• [TO BE DONE]: Reproduce every record below exactly as it appears.
===== INPUT FOR THIS TASK
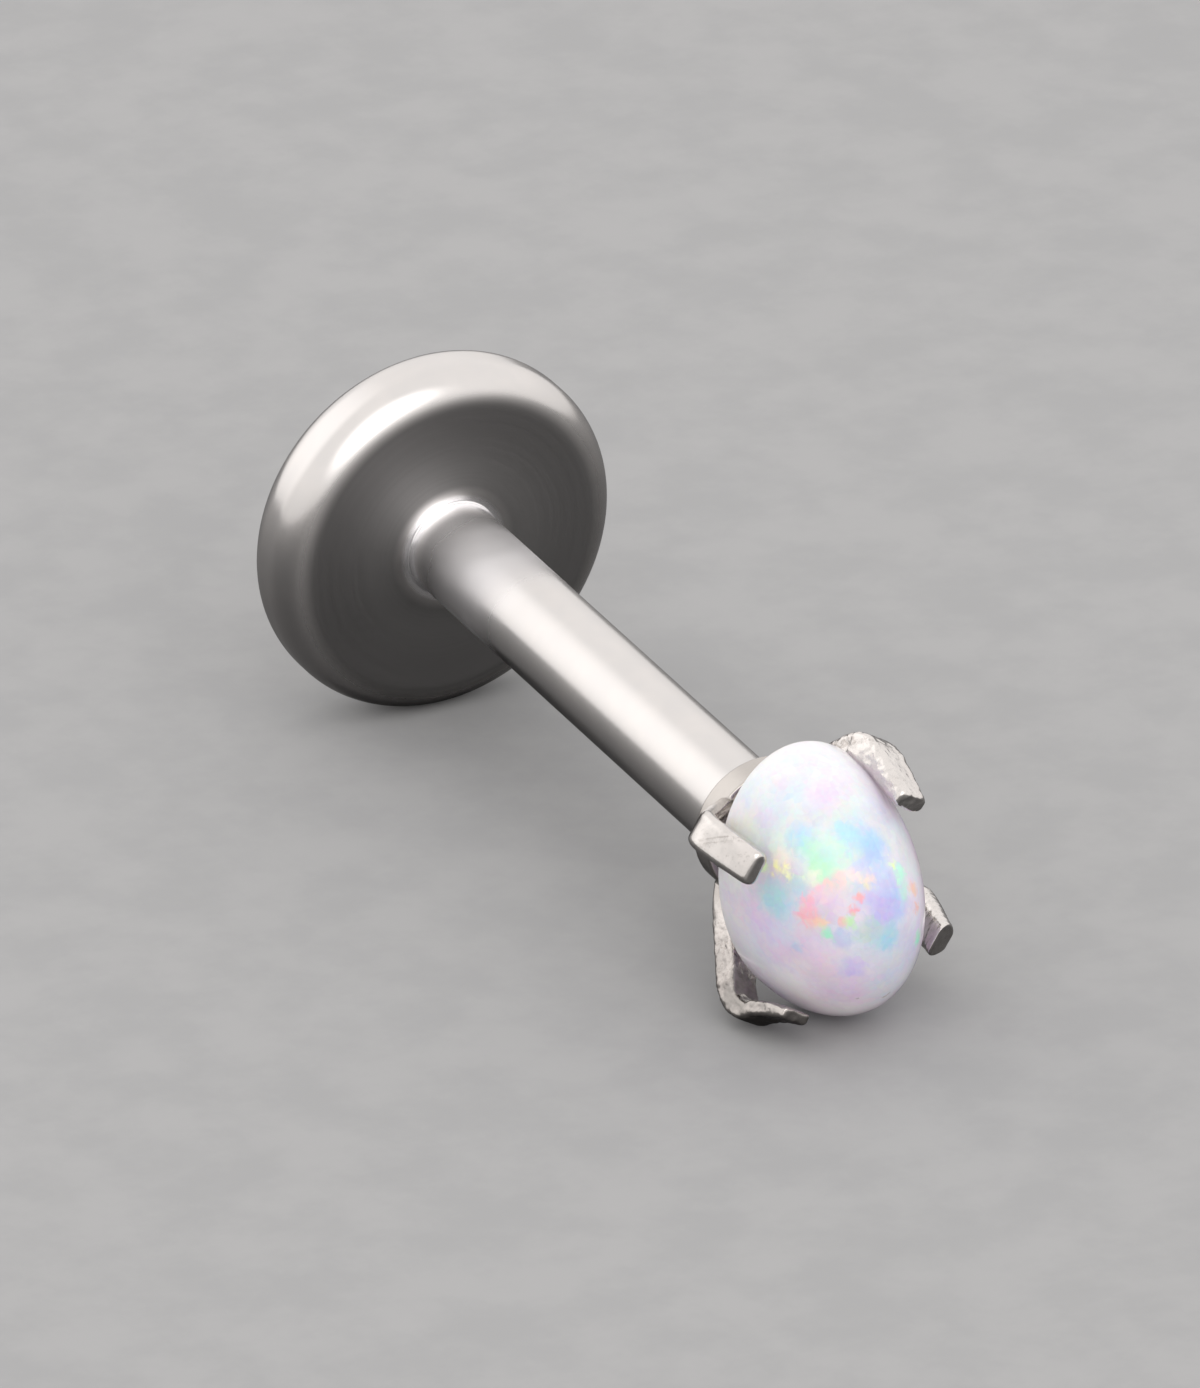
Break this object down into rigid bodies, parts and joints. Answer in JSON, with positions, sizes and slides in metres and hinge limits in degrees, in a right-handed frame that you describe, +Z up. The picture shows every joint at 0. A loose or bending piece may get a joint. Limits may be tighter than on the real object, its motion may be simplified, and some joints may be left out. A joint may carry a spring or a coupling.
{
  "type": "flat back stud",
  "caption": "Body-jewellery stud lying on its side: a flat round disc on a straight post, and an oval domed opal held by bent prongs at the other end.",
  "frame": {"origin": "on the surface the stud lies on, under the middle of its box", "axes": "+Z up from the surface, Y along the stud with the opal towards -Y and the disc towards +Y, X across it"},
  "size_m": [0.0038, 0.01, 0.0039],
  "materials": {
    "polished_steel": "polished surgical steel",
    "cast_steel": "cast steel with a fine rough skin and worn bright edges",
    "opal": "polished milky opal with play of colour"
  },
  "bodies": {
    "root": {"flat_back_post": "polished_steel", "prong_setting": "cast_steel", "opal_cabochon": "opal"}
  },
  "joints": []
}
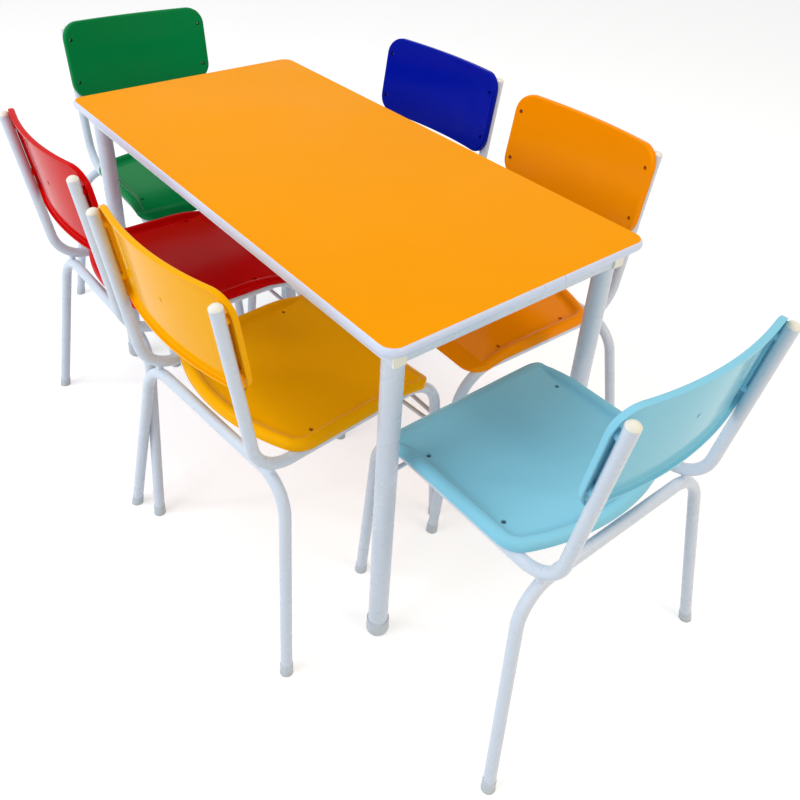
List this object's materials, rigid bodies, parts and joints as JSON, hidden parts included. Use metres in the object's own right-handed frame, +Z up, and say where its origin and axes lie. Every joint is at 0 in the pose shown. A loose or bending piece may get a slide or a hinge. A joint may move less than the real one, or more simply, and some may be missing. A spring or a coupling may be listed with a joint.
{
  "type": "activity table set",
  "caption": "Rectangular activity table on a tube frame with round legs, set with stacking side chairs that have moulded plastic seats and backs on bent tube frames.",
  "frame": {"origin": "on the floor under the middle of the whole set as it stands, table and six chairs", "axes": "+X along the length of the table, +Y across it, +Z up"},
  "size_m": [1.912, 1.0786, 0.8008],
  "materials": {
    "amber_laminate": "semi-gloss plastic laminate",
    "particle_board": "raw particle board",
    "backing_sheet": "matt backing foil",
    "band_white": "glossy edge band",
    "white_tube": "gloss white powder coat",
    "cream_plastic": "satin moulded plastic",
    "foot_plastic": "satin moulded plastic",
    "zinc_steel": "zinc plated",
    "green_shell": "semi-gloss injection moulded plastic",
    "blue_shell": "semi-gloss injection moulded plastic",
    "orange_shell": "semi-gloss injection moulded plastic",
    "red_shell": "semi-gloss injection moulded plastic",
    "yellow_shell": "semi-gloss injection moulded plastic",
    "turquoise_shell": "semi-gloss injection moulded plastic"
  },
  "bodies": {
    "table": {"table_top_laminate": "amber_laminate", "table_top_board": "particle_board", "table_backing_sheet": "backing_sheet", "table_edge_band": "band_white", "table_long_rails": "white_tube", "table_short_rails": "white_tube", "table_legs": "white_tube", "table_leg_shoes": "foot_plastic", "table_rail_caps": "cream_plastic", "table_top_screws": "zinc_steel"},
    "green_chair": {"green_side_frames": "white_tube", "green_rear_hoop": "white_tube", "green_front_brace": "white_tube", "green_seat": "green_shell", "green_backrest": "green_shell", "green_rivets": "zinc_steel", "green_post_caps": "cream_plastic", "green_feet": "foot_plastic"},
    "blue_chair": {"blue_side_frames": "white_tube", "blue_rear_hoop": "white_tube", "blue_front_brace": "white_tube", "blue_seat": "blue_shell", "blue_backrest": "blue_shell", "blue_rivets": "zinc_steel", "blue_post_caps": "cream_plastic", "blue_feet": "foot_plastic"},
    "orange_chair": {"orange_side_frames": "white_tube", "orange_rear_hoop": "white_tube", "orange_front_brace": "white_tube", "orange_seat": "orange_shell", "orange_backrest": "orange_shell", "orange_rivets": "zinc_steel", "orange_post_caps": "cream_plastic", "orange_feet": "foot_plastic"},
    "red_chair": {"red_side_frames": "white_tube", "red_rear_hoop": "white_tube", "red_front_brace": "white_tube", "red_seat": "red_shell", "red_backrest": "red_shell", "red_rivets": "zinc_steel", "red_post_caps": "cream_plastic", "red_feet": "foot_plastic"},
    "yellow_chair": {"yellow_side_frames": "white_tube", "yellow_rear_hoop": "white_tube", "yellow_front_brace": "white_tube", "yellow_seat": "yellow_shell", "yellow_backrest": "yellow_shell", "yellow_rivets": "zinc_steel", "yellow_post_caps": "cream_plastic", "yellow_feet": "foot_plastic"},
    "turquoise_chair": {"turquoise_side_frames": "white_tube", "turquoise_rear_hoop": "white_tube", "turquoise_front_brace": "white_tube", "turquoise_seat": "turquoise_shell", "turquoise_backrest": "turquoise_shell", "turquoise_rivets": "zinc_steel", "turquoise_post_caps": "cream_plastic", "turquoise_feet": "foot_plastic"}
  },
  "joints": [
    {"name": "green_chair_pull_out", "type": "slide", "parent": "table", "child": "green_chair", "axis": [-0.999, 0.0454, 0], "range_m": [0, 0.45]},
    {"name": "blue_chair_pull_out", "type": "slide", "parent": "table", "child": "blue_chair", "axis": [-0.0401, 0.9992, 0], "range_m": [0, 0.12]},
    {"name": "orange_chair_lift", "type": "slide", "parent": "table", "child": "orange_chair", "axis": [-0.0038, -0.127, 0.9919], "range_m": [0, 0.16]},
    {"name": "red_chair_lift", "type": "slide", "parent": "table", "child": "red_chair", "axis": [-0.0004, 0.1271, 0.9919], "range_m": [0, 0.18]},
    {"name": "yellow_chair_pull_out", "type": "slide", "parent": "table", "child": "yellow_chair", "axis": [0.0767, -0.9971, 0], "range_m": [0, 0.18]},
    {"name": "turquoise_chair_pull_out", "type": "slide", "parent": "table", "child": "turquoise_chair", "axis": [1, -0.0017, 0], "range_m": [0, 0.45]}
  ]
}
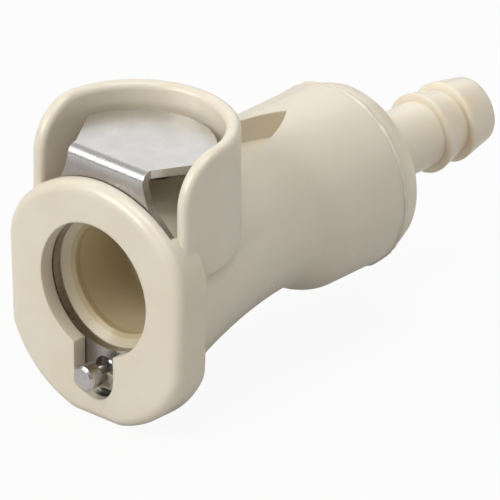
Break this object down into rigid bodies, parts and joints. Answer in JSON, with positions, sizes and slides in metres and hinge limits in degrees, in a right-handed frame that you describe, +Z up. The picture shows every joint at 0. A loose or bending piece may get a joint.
==========
• [SOLUTION TO THE PROBLEM]:
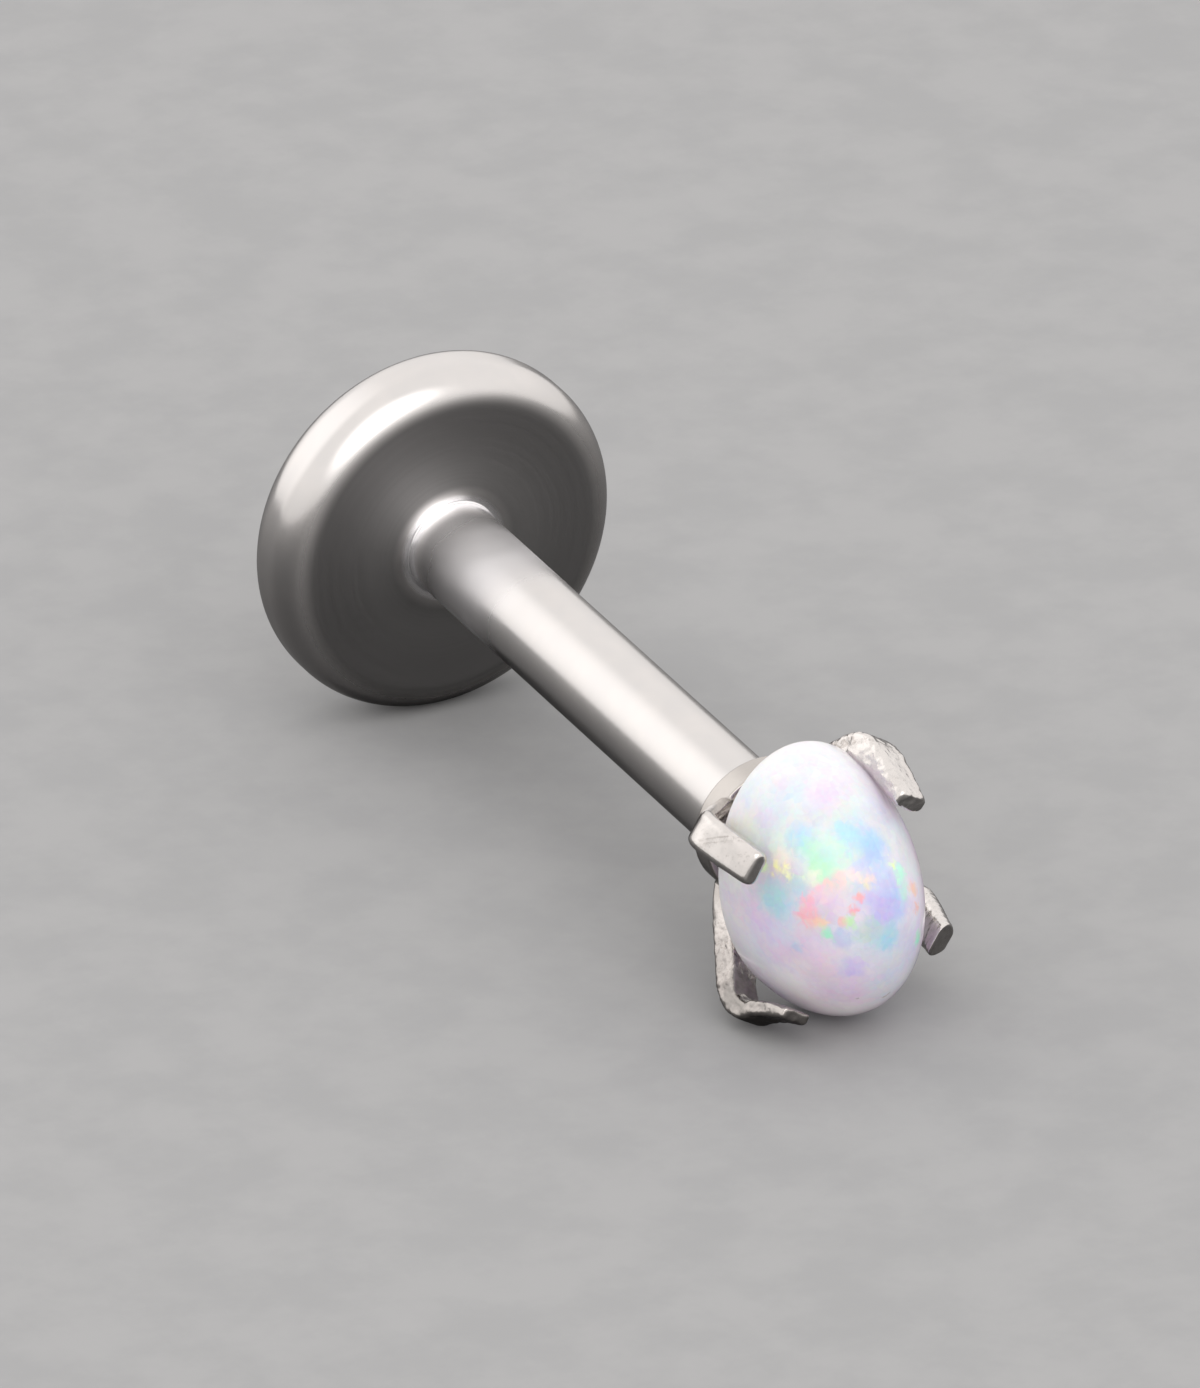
Break this object down into rigid bodies, parts and joints. Answer in JSON, with positions, sizes and slides in metres and hinge limits in degrees, in a right-handed frame that you describe, +Z up. The picture shows every joint at 0. A loose or bending piece may get a joint. Limits may be tighter than on the real object, its motion may be simplified, and some joints may be left out. A joint may carry a spring or a coupling.
{
  "type": "flat back stud",
  "caption": "Body-jewellery stud lying on its side: a flat round disc on a straight post, and an oval domed opal held by bent prongs at the other end.",
  "frame": {"origin": "on the surface the stud lies on, under the middle of its box", "axes": "+Z up from the surface, Y along the stud with the opal towards -Y and the disc towards +Y, X across it"},
  "size_m": [0.0038, 0.01, 0.0039],
  "materials": {
    "polished_steel": "polished surgical steel",
    "cast_steel": "cast steel with a fine rough skin and worn bright edges",
    "opal": "polished milky opal with play of colour"
  },
  "bodies": {
    "root": {"flat_back_post": "polished_steel", "prong_setting": "cast_steel", "opal_cabochon": "opal"}
  },
  "joints": []
}
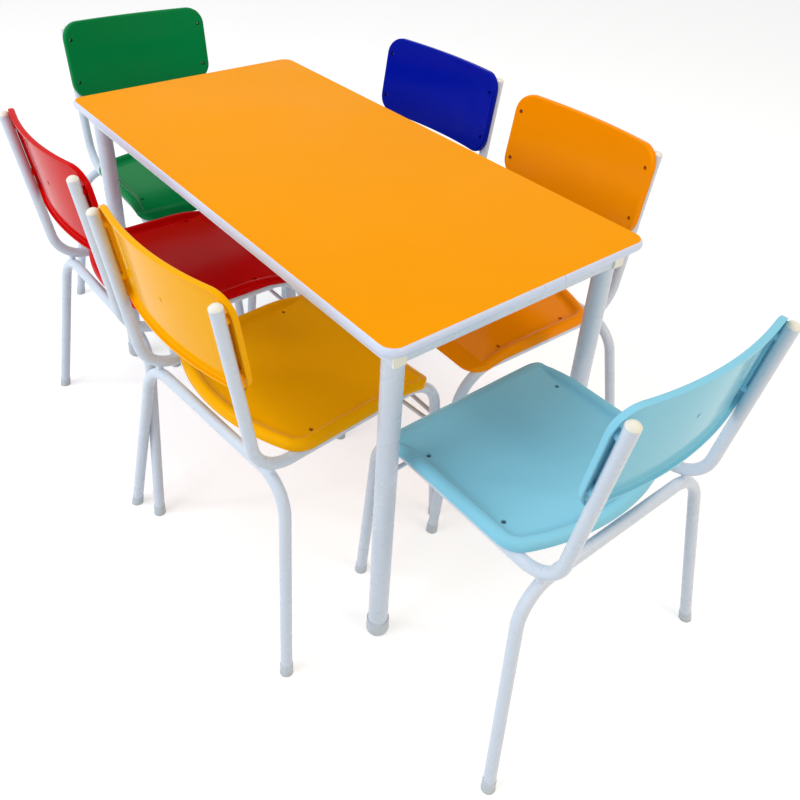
List this object's materials, rigid bodies, parts and joints as JSON, hidden parts included. Use metres in the object's own right-handed frame, +Z up, and say where its origin and axes lie. Every joint is at 0 in the pose shown. A loose or bending piece may get a slide or a hinge. A joint may move less than the real one, or more simply, and some may be missing. A spring or a coupling may be listed with a joint.
{
  "type": "activity table set",
  "caption": "Rectangular activity table on a tube frame with round legs, set with stacking side chairs that have moulded plastic seats and backs on bent tube frames.",
  "frame": {"origin": "on the floor under the middle of the whole set as it stands, table and six chairs", "axes": "+X along the length of the table, +Y across it, +Z up"},
  "size_m": [1.912, 1.0786, 0.8008],
  "materials": {
    "amber_laminate": "semi-gloss plastic laminate",
    "particle_board": "raw particle board",
    "backing_sheet": "matt backing foil",
    "band_white": "glossy edge band",
    "white_tube": "gloss white powder coat",
    "cream_plastic": "satin moulded plastic",
    "foot_plastic": "satin moulded plastic",
    "zinc_steel": "zinc plated",
    "green_shell": "semi-gloss injection moulded plastic",
    "blue_shell": "semi-gloss injection moulded plastic",
    "orange_shell": "semi-gloss injection moulded plastic",
    "red_shell": "semi-gloss injection moulded plastic",
    "yellow_shell": "semi-gloss injection moulded plastic",
    "turquoise_shell": "semi-gloss injection moulded plastic"
  },
  "bodies": {
    "table": {"table_top_laminate": "amber_laminate", "table_top_board": "particle_board", "table_backing_sheet": "backing_sheet", "table_edge_band": "band_white", "table_long_rails": "white_tube", "table_short_rails": "white_tube", "table_legs": "white_tube", "table_leg_shoes": "foot_plastic", "table_rail_caps": "cream_plastic", "table_top_screws": "zinc_steel"},
    "green_chair": {"green_side_frames": "white_tube", "green_rear_hoop": "white_tube", "green_front_brace": "white_tube", "green_seat": "green_shell", "green_backrest": "green_shell", "green_rivets": "zinc_steel", "green_post_caps": "cream_plastic", "green_feet": "foot_plastic"},
    "blue_chair": {"blue_side_frames": "white_tube", "blue_rear_hoop": "white_tube", "blue_front_brace": "white_tube", "blue_seat": "blue_shell", "blue_backrest": "blue_shell", "blue_rivets": "zinc_steel", "blue_post_caps": "cream_plastic", "blue_feet": "foot_plastic"},
    "orange_chair": {"orange_side_frames": "white_tube", "orange_rear_hoop": "white_tube", "orange_front_brace": "white_tube", "orange_seat": "orange_shell", "orange_backrest": "orange_shell", "orange_rivets": "zinc_steel", "orange_post_caps": "cream_plastic", "orange_feet": "foot_plastic"},
    "red_chair": {"red_side_frames": "white_tube", "red_rear_hoop": "white_tube", "red_front_brace": "white_tube", "red_seat": "red_shell", "red_backrest": "red_shell", "red_rivets": "zinc_steel", "red_post_caps": "cream_plastic", "red_feet": "foot_plastic"},
    "yellow_chair": {"yellow_side_frames": "white_tube", "yellow_rear_hoop": "white_tube", "yellow_front_brace": "white_tube", "yellow_seat": "yellow_shell", "yellow_backrest": "yellow_shell", "yellow_rivets": "zinc_steel", "yellow_post_caps": "cream_plastic", "yellow_feet": "foot_plastic"},
    "turquoise_chair": {"turquoise_side_frames": "white_tube", "turquoise_rear_hoop": "white_tube", "turquoise_front_brace": "white_tube", "turquoise_seat": "turquoise_shell", "turquoise_backrest": "turquoise_shell", "turquoise_rivets": "zinc_steel", "turquoise_post_caps": "cream_plastic", "turquoise_feet": "foot_plastic"}
  },
  "joints": [
    {"name": "green_chair_pull_out", "type": "slide", "parent": "table", "child": "green_chair", "axis": [-0.999, 0.0454, 0], "range_m": [0, 0.45]},
    {"name": "blue_chair_pull_out", "type": "slide", "parent": "table", "child": "blue_chair", "axis": [-0.0401, 0.9992, 0], "range_m": [0, 0.12]},
    {"name": "orange_chair_lift", "type": "slide", "parent": "table", "child": "orange_chair", "axis": [-0.0038, -0.127, 0.9919], "range_m": [0, 0.16]},
    {"name": "red_chair_lift", "type": "slide", "parent": "table", "child": "red_chair", "axis": [-0.0004, 0.1271, 0.9919], "range_m": [0, 0.18]},
    {"name": "yellow_chair_pull_out", "type": "slide", "parent": "table", "child": "yellow_chair", "axis": [0.0767, -0.9971, 0], "range_m": [0, 0.18]},
    {"name": "turquoise_chair_pull_out", "type": "slide", "parent": "table", "child": "turquoise_chair", "axis": [1, -0.0017, 0], "range_m": [0, 0.45]}
  ]
}
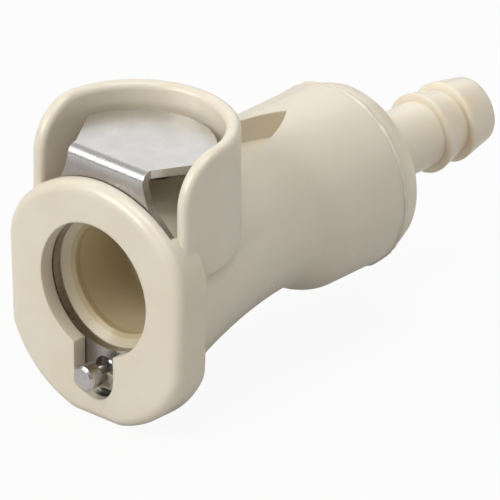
Break this object down into rigid bodies, parts and joints. Answer in JSON, with positions, sizes and slides in metres and hinge limits in degrees, in a right-handed frame that you describe, +Z up. The picture shows every joint at 0. A loose or bending piece may get a joint.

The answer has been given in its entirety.